= National Search and Rescue Plan =

The National Search and Rescue Plan or National SAR Plan is a policy document of the US government that establishes the responsibilities for search and rescue in the domestic United States, as well as areas where the US has international commitments.

The Plan makes the US Coast Guard responsible for maritime search and rescue, while inland SAR is the responsibility of the Air Force. Both have Rescue Coordination Centers to coordinate this effort, and also cooperatively operate Joint Rescue Coordination Centers where appropriate. These centers receive Cospas-Sarsat distress alerts sent by the United States Mission Control Center in Suitland, Maryland and are responsible for coordinating the rescue response to the distress. Each service takes a slightly different approach to search and rescue operations.

== Inland SAR ==
The Air Force Rescue Coordination Center at Tyndall Air Force Base, Florida, coordinates all inland search and rescue activities in the continental U.S., but does not directly prosecute SAR cases. In most situations, the actual operation is carried out by the Civil Air Patrol, state police or local rescue services.

== Maritime SAR ==
The US Coast Guard coordinates and conducts maritime SAR missions. The Coast Guard uses the Search and Rescue Optimal Planning System to most accurately model leeway divergence for many search and rescue objects as well as optimize planned search areas.
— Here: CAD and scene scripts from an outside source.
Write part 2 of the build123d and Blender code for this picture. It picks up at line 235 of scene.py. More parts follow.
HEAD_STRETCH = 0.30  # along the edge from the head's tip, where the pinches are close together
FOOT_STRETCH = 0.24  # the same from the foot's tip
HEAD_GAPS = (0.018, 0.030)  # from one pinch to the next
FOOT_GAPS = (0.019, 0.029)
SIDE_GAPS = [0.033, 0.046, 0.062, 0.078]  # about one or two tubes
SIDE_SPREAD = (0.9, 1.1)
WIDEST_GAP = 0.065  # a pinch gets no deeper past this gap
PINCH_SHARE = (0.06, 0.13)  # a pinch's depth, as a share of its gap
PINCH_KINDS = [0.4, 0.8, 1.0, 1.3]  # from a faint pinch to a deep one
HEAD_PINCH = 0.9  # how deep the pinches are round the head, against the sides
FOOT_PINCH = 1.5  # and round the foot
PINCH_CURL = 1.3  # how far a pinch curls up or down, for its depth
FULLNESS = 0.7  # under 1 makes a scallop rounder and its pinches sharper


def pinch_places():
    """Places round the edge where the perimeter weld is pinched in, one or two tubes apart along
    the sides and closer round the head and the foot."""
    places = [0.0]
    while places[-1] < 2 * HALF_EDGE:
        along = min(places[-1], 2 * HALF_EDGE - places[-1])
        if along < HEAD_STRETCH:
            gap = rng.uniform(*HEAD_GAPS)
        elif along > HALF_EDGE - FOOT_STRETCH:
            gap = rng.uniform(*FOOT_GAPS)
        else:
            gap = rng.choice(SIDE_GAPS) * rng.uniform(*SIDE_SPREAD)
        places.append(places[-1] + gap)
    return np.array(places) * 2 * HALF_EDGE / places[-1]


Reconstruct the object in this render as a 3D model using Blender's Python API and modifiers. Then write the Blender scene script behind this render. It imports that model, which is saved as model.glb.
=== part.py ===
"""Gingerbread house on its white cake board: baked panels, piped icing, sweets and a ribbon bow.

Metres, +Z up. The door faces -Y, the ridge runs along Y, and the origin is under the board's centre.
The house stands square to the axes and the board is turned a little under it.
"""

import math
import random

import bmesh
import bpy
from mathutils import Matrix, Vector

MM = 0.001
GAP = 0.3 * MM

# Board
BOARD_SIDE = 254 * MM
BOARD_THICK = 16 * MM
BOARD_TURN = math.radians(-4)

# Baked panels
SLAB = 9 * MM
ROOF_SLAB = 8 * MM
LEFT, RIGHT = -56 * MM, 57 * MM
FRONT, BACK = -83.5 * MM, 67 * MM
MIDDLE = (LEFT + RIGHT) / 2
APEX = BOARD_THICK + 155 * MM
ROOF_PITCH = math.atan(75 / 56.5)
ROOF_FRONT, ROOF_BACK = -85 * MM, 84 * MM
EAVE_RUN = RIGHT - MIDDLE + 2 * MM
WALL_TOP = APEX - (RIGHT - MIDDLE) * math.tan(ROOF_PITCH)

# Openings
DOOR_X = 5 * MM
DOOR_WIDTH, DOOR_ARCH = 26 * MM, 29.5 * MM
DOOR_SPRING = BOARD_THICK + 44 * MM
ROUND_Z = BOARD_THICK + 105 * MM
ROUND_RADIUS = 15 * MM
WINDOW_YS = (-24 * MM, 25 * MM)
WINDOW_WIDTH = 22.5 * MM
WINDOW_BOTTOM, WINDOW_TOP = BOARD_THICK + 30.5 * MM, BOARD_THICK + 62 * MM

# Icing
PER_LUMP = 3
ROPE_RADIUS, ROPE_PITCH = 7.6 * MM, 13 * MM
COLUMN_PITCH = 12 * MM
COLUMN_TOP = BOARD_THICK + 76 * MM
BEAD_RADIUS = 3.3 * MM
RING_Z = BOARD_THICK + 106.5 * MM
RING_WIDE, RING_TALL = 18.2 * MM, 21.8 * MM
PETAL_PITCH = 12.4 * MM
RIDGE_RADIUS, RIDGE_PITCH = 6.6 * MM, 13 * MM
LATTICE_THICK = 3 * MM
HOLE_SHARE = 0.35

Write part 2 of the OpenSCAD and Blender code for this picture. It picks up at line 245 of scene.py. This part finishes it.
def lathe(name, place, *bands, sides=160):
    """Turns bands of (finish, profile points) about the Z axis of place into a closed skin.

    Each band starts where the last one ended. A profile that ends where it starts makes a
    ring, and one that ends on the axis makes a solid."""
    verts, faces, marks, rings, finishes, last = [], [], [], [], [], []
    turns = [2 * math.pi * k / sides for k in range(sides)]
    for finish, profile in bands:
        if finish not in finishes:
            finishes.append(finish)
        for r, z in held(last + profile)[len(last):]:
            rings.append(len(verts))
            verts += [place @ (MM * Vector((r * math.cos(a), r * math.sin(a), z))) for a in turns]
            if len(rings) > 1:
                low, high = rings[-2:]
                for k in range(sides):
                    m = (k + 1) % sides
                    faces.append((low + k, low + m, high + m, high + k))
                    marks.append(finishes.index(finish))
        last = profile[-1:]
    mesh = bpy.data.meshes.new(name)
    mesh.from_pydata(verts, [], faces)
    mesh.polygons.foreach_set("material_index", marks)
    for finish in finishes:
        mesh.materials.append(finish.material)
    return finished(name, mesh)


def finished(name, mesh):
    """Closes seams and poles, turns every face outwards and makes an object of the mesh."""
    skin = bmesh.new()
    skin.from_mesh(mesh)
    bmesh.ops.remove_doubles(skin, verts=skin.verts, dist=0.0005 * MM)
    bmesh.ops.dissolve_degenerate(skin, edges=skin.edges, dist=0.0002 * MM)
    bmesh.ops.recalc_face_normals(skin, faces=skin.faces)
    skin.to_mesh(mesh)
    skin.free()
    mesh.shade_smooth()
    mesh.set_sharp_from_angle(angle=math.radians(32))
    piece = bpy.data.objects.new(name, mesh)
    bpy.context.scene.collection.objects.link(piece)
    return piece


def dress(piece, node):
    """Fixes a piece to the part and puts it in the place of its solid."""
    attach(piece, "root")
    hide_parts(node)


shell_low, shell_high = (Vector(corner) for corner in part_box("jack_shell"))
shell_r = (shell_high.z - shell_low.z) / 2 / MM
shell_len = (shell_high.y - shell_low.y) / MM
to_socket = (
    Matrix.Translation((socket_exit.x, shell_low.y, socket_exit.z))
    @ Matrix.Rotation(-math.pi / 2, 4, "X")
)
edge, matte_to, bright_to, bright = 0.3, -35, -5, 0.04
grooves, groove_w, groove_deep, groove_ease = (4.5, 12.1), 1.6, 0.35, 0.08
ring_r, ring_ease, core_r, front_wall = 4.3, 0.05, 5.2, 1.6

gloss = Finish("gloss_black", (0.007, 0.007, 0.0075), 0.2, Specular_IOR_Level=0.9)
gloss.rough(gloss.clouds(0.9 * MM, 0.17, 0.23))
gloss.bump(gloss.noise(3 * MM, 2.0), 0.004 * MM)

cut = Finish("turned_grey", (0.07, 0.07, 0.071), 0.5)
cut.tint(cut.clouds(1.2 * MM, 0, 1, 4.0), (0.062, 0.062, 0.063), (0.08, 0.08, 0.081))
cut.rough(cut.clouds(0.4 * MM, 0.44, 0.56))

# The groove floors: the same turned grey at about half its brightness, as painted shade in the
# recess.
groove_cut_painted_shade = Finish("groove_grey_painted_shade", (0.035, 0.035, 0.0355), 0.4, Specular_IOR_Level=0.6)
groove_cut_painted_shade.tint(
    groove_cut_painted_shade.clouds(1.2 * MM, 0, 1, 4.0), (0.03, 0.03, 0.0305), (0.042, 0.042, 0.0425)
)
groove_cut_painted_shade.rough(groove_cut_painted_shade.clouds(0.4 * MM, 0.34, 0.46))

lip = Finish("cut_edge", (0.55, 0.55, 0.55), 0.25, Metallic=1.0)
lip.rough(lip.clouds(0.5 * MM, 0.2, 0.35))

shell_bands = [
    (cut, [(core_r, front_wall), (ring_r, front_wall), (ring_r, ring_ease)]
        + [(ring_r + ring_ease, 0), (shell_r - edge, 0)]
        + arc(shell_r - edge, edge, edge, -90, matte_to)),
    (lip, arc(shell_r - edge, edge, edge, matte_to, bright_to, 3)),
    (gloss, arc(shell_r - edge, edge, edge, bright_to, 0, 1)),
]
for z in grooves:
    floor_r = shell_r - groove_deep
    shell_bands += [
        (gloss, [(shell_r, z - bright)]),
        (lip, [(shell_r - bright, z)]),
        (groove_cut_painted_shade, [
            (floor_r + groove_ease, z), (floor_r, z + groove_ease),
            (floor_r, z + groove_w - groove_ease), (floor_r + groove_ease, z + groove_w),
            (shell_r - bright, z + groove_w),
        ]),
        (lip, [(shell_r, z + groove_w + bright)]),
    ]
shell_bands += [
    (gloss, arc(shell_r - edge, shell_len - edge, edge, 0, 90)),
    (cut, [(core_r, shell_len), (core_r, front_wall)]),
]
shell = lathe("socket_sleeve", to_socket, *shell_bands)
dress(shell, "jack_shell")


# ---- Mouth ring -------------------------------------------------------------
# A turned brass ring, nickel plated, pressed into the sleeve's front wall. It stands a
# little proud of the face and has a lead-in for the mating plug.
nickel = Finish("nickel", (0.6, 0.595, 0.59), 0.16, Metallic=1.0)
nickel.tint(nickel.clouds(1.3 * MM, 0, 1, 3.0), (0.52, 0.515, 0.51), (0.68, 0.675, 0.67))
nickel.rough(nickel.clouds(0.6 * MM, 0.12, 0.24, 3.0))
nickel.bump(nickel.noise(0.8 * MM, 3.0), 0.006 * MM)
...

Coast Guard RCCs are set up to cover specific geographic areas and react to command and coordination centers. The geographic areas of responsibility are divided among nine Coast Guard District commands and two Rescue Sub-Centers (RSC).

- USCG RCCs

- District 1 - Boston, Massachusetts
- Atlantic Area/District 5 - Portsmouth, Virginia (RCC Norfolk)
- District 7 - Miami, Florida
- District 8 - New Orleans, Louisiana
- District 2 - Cleveland, Ohio
- Pacific Area/District 11- Alameda, California
- District 13- Seattle, Washington
- District 14- Honolulu, Hawaii
- District 17- Juneau, Alaska
- Puerto Rico RSC - San Juan, Puerto Rico
- Marianas RSC - Guam

== Other ==
The U.S. Department of Defense Southern Command Search and Rescue Center in Key West, Florida helps to coordinate Cospas-Sarsat activity in Central and South America.